The Curious Incident of the Angelonias in the Shopping Cart

Yesterday, at two different garden centers, I watched several people buying not one flat, not three, but five or more flats of blue annual Angelonias. At $4.99 a pot with twelve or fourteen pots per flat.

At the first store, a couple was loading up their van, and I guessed that they might be gardeners picking up bedding plants for a client willing to pay several hundred dollars for plants that will not outlive November. But here, in what a friend of mine once called “the money side of town”, $200 does not mean to some what it might mean to you or to me.

I suspected some sort of suburban bedding scheme in the making, and thought no more about it until I was getting into my truck after poking around at another larger, and more posh garden center. Here was an older lady, and by older I mean older than I, and I am sixty four.

Angelonias again. All blue, in multiple flats- going into the trunk of her car.

What was happening here? Was it a coincidence? Or had some gardening expert on “Talk of the Town”  praised these plants so highly that he had set off the horticultural equivalent of a gold rush? Were these people cornering the market? Did they plan to re-sell the new “it” plant the way scalpers sell UT-Florida tickets?

Applying Occam’s Razor, I discarded the conspiracy theories. Most likely a new issue of “Southern Living” was calling Angelonias the plant to have this year.

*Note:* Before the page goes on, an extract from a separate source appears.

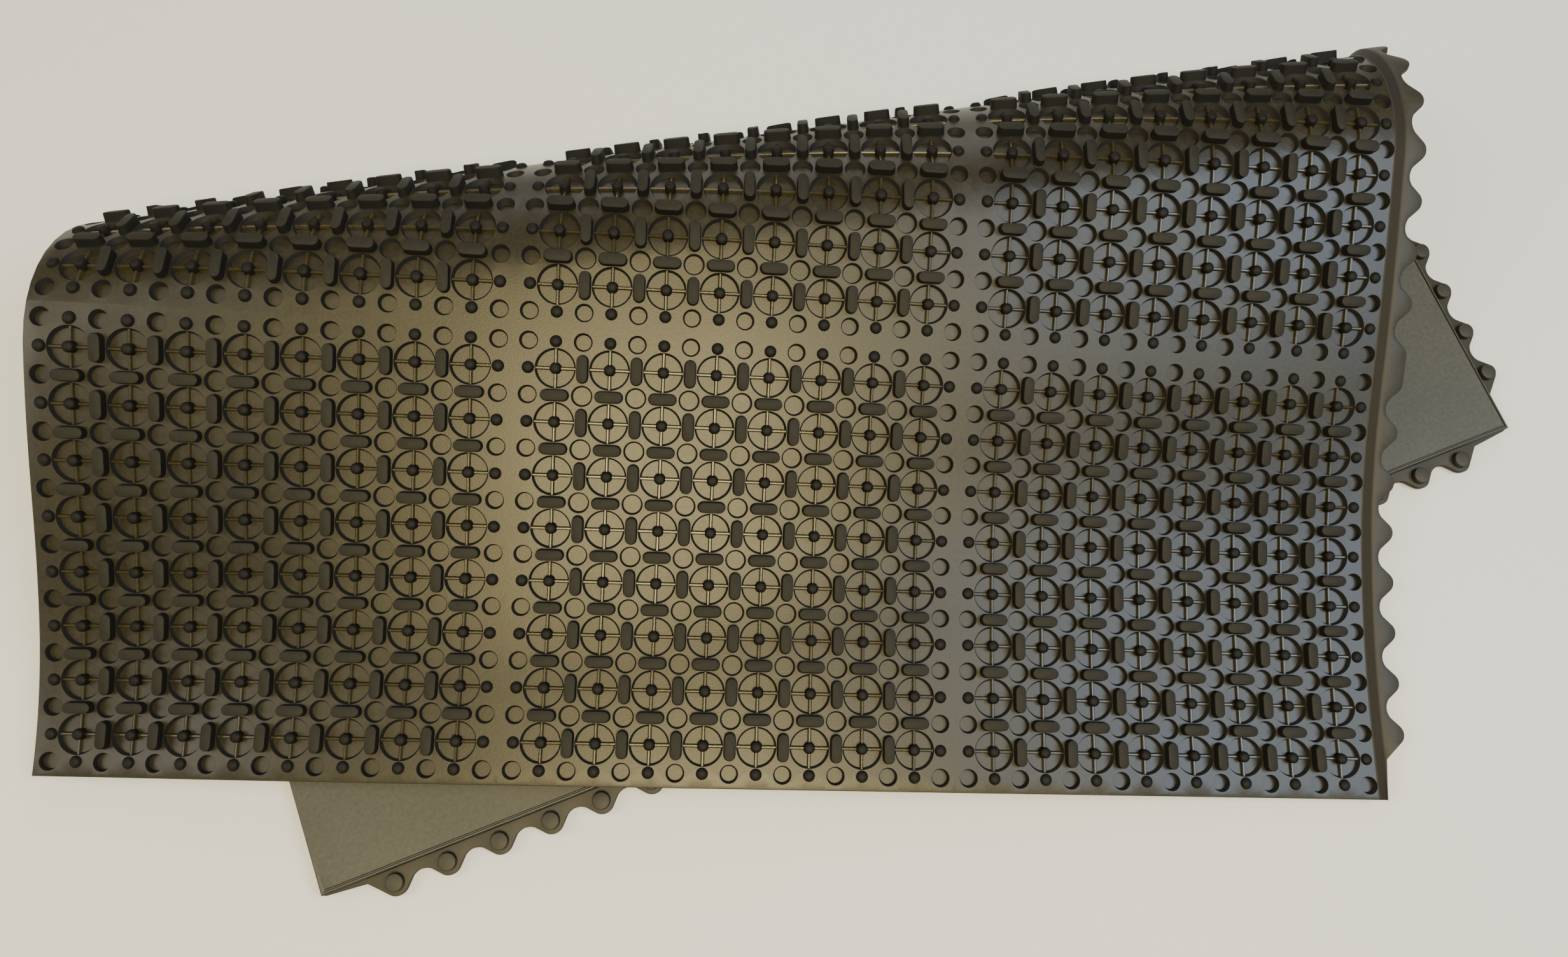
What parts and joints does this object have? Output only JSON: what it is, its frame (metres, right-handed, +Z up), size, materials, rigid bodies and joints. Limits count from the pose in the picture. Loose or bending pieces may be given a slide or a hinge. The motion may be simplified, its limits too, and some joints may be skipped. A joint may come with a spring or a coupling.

Never underestimate the power and reach of “Southern Living”.

Or was it something else? Had someone with not much better to do and loads of motivation found that Angelonias had medicinal properties? Did they help people burn fat fast? Was Doctor Oz behind this?

Or did they have mind altering qualities when dried and baked in brownies?

You would not think my questions strange if you worked in a prison clinic as I do. Inmates experiment with smoking all kinds of things-


I would think two flats of Angelonias would be sufficient in any private garden, but there is no accounting for taste, and perhaps these people, or their clients like their borders and planters spike-y.

Here is a photo of the plant in question.


And as you can see, I bought only one.